### AIM OF THE EXERCISE:
Reproduce exactly the opening lines of the listing, stopping after the line that contains "FLOOR_LIFT = 0.00002" and including it.

### MATERIAL:
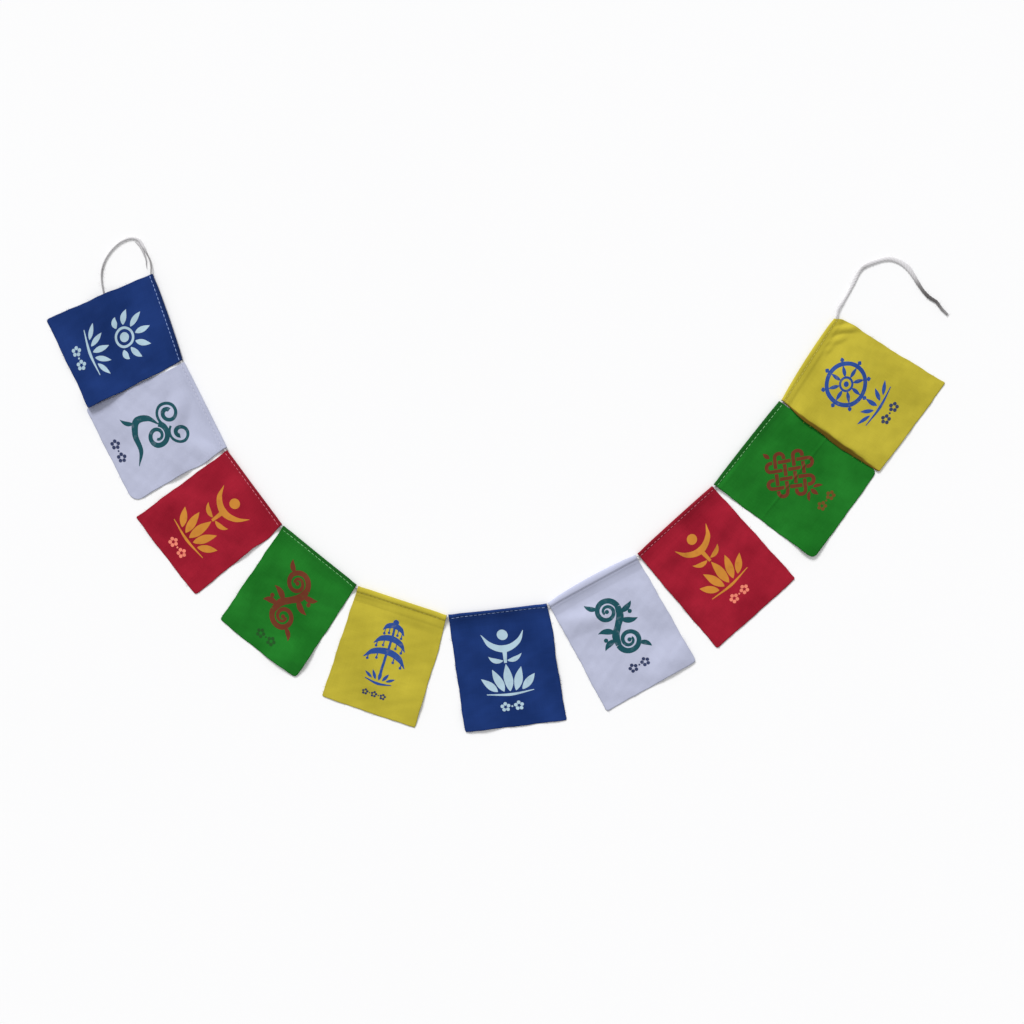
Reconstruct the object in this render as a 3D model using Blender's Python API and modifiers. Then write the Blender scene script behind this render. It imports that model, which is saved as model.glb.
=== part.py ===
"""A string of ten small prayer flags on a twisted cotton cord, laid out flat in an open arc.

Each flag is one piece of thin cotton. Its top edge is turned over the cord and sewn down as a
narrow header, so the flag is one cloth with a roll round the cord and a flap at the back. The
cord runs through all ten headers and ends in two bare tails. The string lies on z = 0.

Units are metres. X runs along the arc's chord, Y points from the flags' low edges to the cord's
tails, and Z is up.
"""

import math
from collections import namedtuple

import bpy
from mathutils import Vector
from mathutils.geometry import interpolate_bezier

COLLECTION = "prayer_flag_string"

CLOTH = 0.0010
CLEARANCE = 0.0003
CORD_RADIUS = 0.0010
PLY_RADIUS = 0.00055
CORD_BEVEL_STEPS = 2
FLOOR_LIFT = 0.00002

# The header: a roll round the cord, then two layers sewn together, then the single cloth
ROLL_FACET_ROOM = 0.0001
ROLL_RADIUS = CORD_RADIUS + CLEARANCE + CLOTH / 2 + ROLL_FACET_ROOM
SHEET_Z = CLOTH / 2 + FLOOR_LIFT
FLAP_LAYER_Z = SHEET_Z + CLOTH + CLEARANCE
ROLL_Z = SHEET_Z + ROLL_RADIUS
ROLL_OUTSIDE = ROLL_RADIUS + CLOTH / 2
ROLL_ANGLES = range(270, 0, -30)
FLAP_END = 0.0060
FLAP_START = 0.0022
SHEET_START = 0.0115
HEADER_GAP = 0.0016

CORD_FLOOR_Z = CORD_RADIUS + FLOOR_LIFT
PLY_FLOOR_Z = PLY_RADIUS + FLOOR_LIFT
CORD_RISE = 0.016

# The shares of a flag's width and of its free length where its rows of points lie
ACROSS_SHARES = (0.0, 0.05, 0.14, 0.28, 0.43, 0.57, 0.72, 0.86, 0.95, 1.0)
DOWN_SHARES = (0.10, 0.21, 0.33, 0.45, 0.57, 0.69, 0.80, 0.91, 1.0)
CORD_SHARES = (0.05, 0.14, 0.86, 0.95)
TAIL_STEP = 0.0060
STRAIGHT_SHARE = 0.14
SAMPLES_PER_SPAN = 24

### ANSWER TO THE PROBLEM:
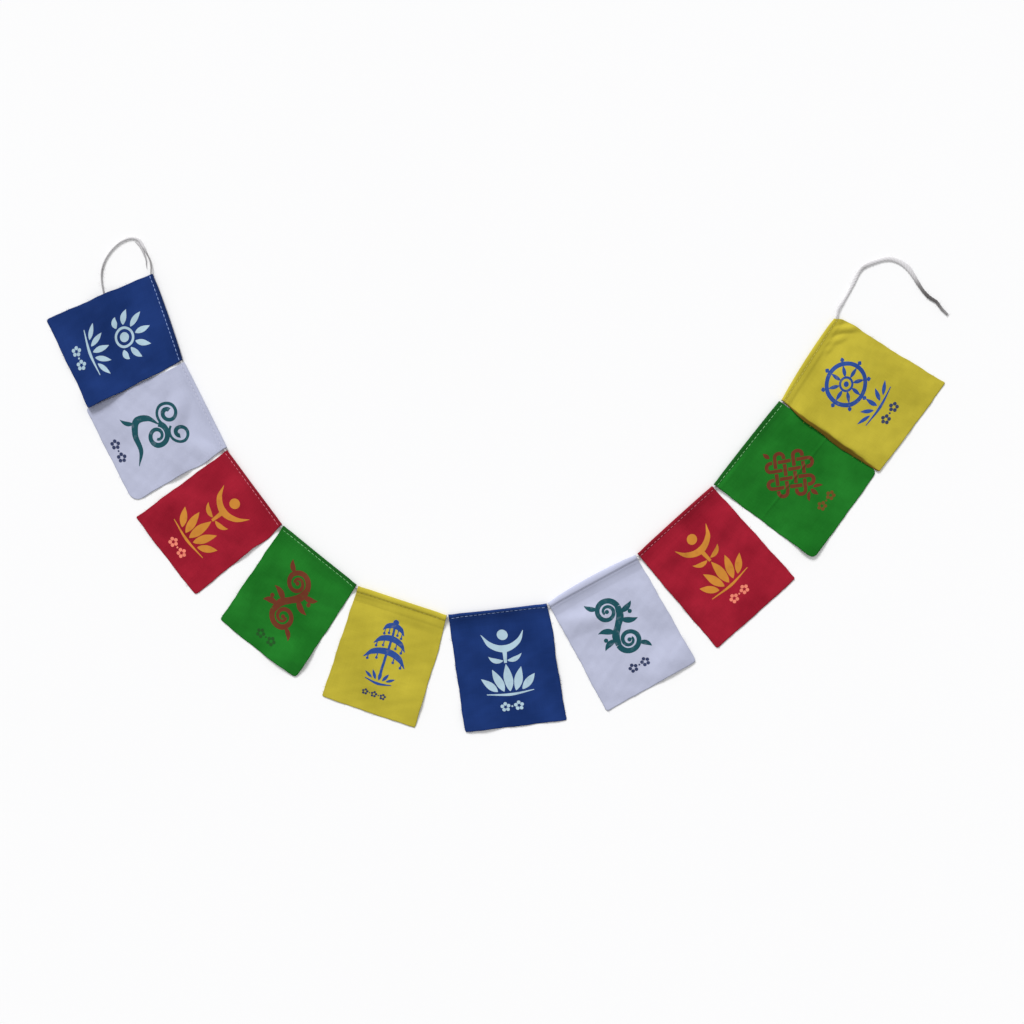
Reconstruct the object in this render as a 3D model using Blender's Python API and modifiers. Then write the Blender scene script behind this render. It imports that model, which is saved as model.glb.
=== part.py ===
"""A string of ten small prayer flags on a twisted cotton cord, laid out flat in an open arc.

Each flag is one piece of thin cotton. Its top edge is turned over the cord and sewn down as a
narrow header, so the flag is one cloth with a roll round the cord and a flap at the back. The
cord runs through all ten headers and ends in two bare tails. The string lies on z = 0.

Units are metres. X runs along the arc's chord, Y points from the flags' low edges to the cord's
tails, and Z is up.
"""

import math
from collections import namedtuple

import bpy
from mathutils import Vector
from mathutils.geometry import interpolate_bezier

COLLECTION = "prayer_flag_string"

CLOTH = 0.0010
CLEARANCE = 0.0003
CORD_RADIUS = 0.0010
PLY_RADIUS = 0.00055
CORD_BEVEL_STEPS = 2
FLOOR_LIFT = 0.00002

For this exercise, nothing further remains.